LOL, a bank vault ensembles, truly unique recording space conveying the sound of money.


----------



## Henning (Nov 17, 2020)

Paul Jelfs said:


> Evo Grid Library - with Choir / Voices ?
> 
> Probably in new spitfire engine, maybe taken from Whitacre Choir ?
> 
> Or the video kinda looks like a Pet Shop Boys video from the 80s? Westend Spitfire?


Yep, Neil Tennant library. Must be it!🤣


----------



## StefVR (Nov 17, 2020)

Just a black friday promotion...


----------



## Mornats (Nov 18, 2020)

This was on their Facebook page https://londonisahauntedhouse.com/

See you in Marchuary!


----------



## AdamKmusic (Nov 18, 2020)

As I posted last night..


----------



## Mornats (Nov 18, 2020)

I totally missed your post when I flicked back to see if anyone had posted the link!


----------



## Alex Fraser (Nov 18, 2020)

How is a Spitfire tease thread already on page three and I've only just noticed it? 
Clearly I'm slacking..


----------



## mussnig (Nov 18, 2020)

Mornats said:


> This was on their Facebook page https://londonisahauntedhouse.com/
> 
> See you in Marchuary!



Well, judging by the title this might be a delayed Halloween library ...


----------



## doctoremmet (Nov 18, 2020)

Alex Fraser said:


> How is a Spitfire tease thread already on page three and I've only just noticed it?
> Clearly I'm slacking..


Oh no. You have Spitfire Marketing Fatigue!
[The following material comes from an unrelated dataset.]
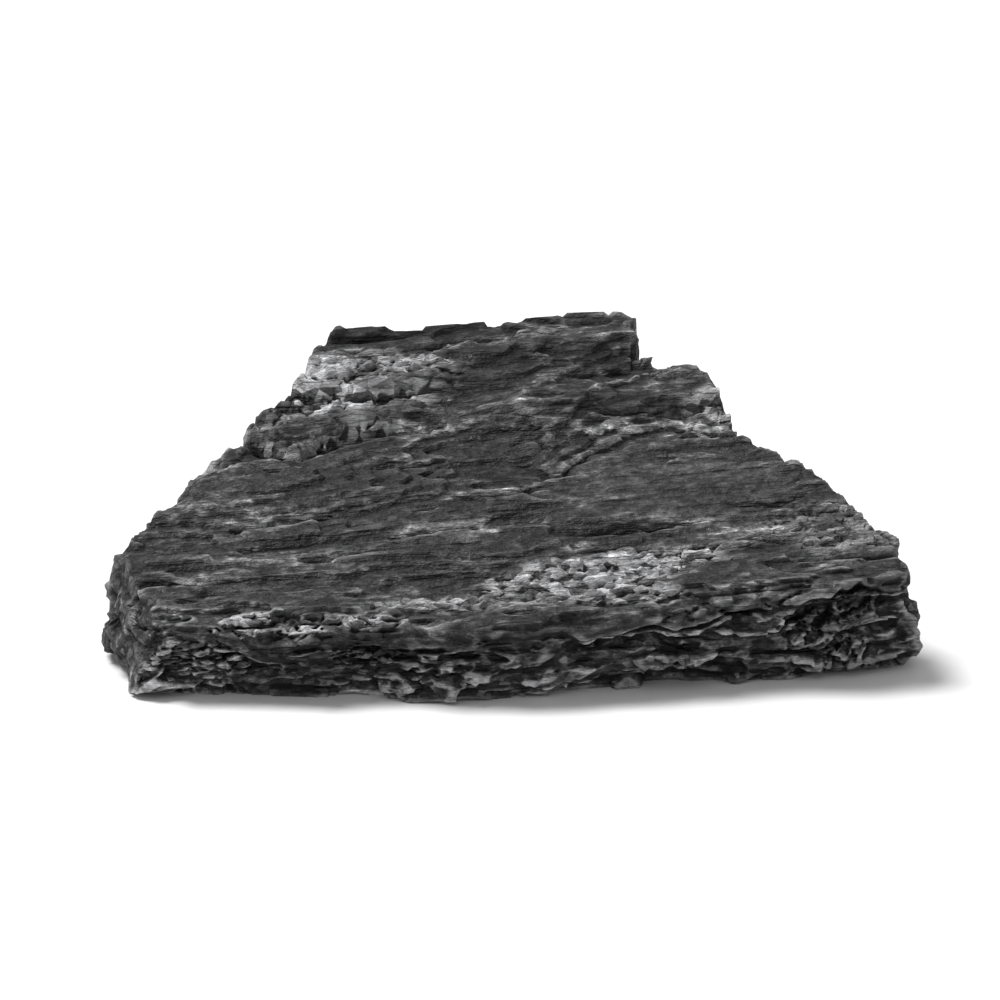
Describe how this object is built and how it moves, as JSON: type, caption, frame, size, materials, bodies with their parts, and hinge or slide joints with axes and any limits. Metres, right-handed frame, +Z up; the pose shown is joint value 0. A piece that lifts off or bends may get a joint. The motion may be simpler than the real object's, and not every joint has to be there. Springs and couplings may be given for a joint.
{
  "type": "charcoal lump",
  "caption": "Natural lump of hardwood charcoal: a split, wedge-shaped billet with flat growth rings, broken ends and a flat underside to rest on.",
  "frame": {"origin": "on the flat underside, below the middle of the lump's box", "axes": "+X along the wood's grain, the longest way; +Z up, the shortest way; -Y towards the low front edge, +Y towards the high back"},
  "size_m": [0.063, 0.0378, 0.0202],
  "materials": {
    "charcoal": "wood charred right through: near-black neutral grey, dull satin along the grain, with dusty crumbled patches and small glints on fresh breaks"
  },
  "bodies": {
    "root": {"charcoal_lump": "charcoal"}
  },
  "joints": []
}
Quick, hurry this man to the nearest doctor.


----------



## Alex Fraser (Nov 18, 2020)

doctoremmet said:


> Oh no. You have Spitfire Marketing Fatigue! Quick, hurry this man to the nearest doctor.


Haha!
I'll just do my usual routine and lament that it's probably not Spitfire Studio Percussion and make some outlandish claims that it's "something to do with SSO."
See you next time!
😂


----------



## mussnig (Nov 18, 2020)

Alex Fraser said:


> Haha!
> I'll just do my usual routine and lament that it's probably not Spitfire Studio Percussion and make some outlandish claims that it's "something to do with SSO."
> See you next time!
> 😂



Well I think Spitfire Studio Percussion isn't going to happen anytime soon because they already have a nice Percussion Section in BHCT (especially the Timps!) - however, it could use a few additions.
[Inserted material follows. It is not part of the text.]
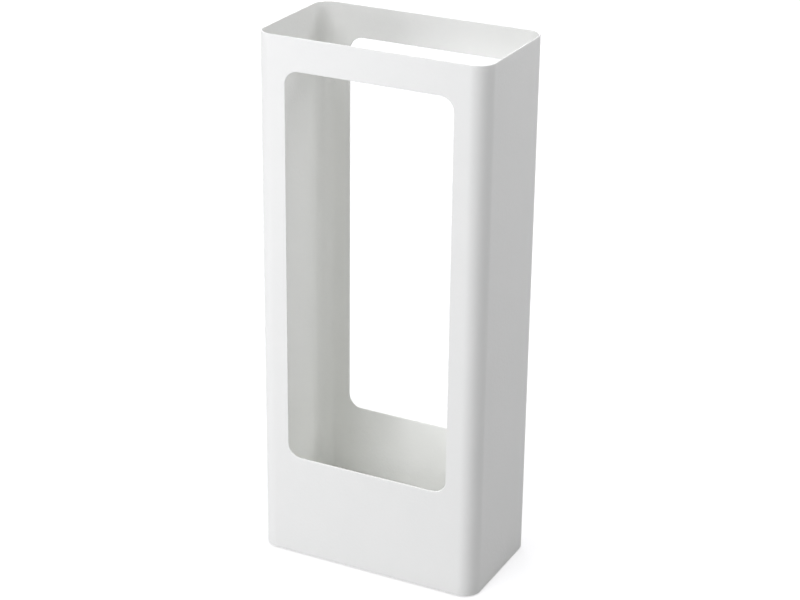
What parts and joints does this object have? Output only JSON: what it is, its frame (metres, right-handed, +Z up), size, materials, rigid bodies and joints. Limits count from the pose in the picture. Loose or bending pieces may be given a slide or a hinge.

Nevertheless, it would be nice if they could sell the Percussion Section from BHCT as a separate release (+an upgrade path if one should decide to eventually get BHCT).


----------



## AdamKmusic (Nov 18, 2020)

Listening to that Darkstar’s music I imagine it might be maybe some glitchy percussion or something similar to BTs Phobos


----------



## mussnig (Nov 18, 2020)

So the question is now if this is going to be a 29 £/$/€ library or something more expensive (and in that case also probably more comprehensive).


----------



## berto (Nov 18, 2020)

Why do they only release on Thursdays ?


----------



## holywilly (Nov 18, 2020)

Because Apple announce on Tuesday.


----------



## musicisum (Nov 18, 2020)

berto said:


> Why do they only release on Thursdays ?
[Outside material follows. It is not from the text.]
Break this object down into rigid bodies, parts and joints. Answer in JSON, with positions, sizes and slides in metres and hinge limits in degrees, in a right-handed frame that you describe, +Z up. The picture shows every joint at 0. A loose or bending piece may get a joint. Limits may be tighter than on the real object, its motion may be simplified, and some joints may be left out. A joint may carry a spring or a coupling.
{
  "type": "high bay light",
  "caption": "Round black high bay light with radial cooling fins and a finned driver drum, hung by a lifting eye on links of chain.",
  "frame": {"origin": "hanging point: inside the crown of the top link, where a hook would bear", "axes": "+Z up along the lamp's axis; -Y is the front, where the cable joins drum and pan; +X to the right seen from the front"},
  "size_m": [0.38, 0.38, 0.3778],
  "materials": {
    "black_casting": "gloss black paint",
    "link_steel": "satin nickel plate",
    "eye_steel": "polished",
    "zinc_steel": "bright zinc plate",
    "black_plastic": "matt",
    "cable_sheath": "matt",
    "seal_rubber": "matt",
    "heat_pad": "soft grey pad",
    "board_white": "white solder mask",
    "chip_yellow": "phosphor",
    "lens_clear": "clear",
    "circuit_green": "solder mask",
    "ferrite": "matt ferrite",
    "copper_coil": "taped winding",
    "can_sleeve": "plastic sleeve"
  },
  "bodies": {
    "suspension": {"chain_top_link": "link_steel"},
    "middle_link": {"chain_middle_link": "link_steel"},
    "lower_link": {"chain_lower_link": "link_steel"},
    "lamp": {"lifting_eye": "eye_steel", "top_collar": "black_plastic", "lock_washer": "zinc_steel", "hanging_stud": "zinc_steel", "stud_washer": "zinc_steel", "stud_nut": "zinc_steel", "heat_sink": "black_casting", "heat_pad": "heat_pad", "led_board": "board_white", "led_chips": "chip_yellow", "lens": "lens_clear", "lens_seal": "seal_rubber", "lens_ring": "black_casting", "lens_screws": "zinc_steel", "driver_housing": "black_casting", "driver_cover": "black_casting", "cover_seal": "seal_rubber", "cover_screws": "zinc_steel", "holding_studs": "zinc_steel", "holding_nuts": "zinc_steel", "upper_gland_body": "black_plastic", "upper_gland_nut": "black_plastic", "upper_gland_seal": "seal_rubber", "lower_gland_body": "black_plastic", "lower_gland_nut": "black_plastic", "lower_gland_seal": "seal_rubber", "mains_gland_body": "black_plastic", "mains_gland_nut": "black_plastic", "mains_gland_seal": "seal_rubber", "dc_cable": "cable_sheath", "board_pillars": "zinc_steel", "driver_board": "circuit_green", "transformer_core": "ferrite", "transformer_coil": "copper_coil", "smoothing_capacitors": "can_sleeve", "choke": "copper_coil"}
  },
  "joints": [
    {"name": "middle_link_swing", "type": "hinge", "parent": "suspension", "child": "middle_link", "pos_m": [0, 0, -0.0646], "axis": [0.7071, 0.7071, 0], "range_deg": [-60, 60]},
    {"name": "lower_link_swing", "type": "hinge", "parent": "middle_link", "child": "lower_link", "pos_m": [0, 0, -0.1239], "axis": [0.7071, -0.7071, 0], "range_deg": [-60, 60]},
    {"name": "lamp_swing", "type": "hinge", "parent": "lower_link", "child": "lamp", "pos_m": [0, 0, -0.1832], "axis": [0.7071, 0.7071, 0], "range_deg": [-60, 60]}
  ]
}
Probably an artist based sample library, like the Raven Bush one. The square format implies he/she released some CDs before, and well 3 days until the announcement doesn't sound like a massive lib like an Abbey Road Strings for example.. Just my guess


----------



## Spitfire Team (Nov 18, 2020)




----------



## RogiervG (Nov 18, 2020)

AdamKmusic said:


> Listening to that Darkstar’s music I imagine it might be maybe some glitchy percussion or something similar to BTs Phobos



that would be a cheap library then.. 29 bucks (like some of their other libs) some simple glitches.


----------



## lp59burst (Nov 18, 2020)

Hendrixon said:


> 3... 2... 1...
> 
> "WHAT?! I just bought Abby Road One! they didn't fix that phasing issue in the violas long at G4#, and now a new library?! typical Spitfire... I feel abandoned... at least the guys with BBCSO had a good few months run"


That seems a bit extreme... "_abandoned_" ...really?

So SA should stop *all* product releases and all other work until, as you say, a "_phasing issue_" at G4# on AROOC's Viola Longs are fixed..?

That seems like a reasonable expectation to me...


----------



## Loïc D (Nov 18, 2020)

I deciphered all the clues and it’s definitely subscripton.
Believe me !


----------



## Fry777 (Nov 18, 2020)

Loïc D said:


> I deciphered all the clues and it’s definitely subscripton.
> Believe me !



Direct debit subscription, thus the shot of HSBC in that first teaser. 
Genius !


----------



## Frederick (Nov 18, 2020)

Devil beats? Mass Bass? Haze Boo? W4RPD? That doesn't look like anything I could possibly want... Not even completely free.


----------



## DR BOOWHO (Nov 18, 2020)

19.11.20 = 50 The max amount of musicians allowed in Studio one at the present time


----------



## grabauf (Nov 19, 2020)

It's probably a sale with 35% off


----------



## Sunny Schramm (Nov 19, 2020)

hopefully longer than 24 hours - my cc needs to get refilled first 😭


----------



## andyhy (Nov 19, 2020)

Countdown on Spitfire website suggests there will be an announcement at 5pm


----------



## Sunny Schramm (Nov 19, 2020)

andyhy said:


> Countdown on Spitfire website suggests there will be an announcement at 5pm



and their facebook- and instavideo says 35% today - so the sale should start at 5pm.


----------



## mussnig (Nov 19, 2020)

Sunny Schramm said:


> and their facebook- and instavideo says 35% today - so the sale should start at 5pm.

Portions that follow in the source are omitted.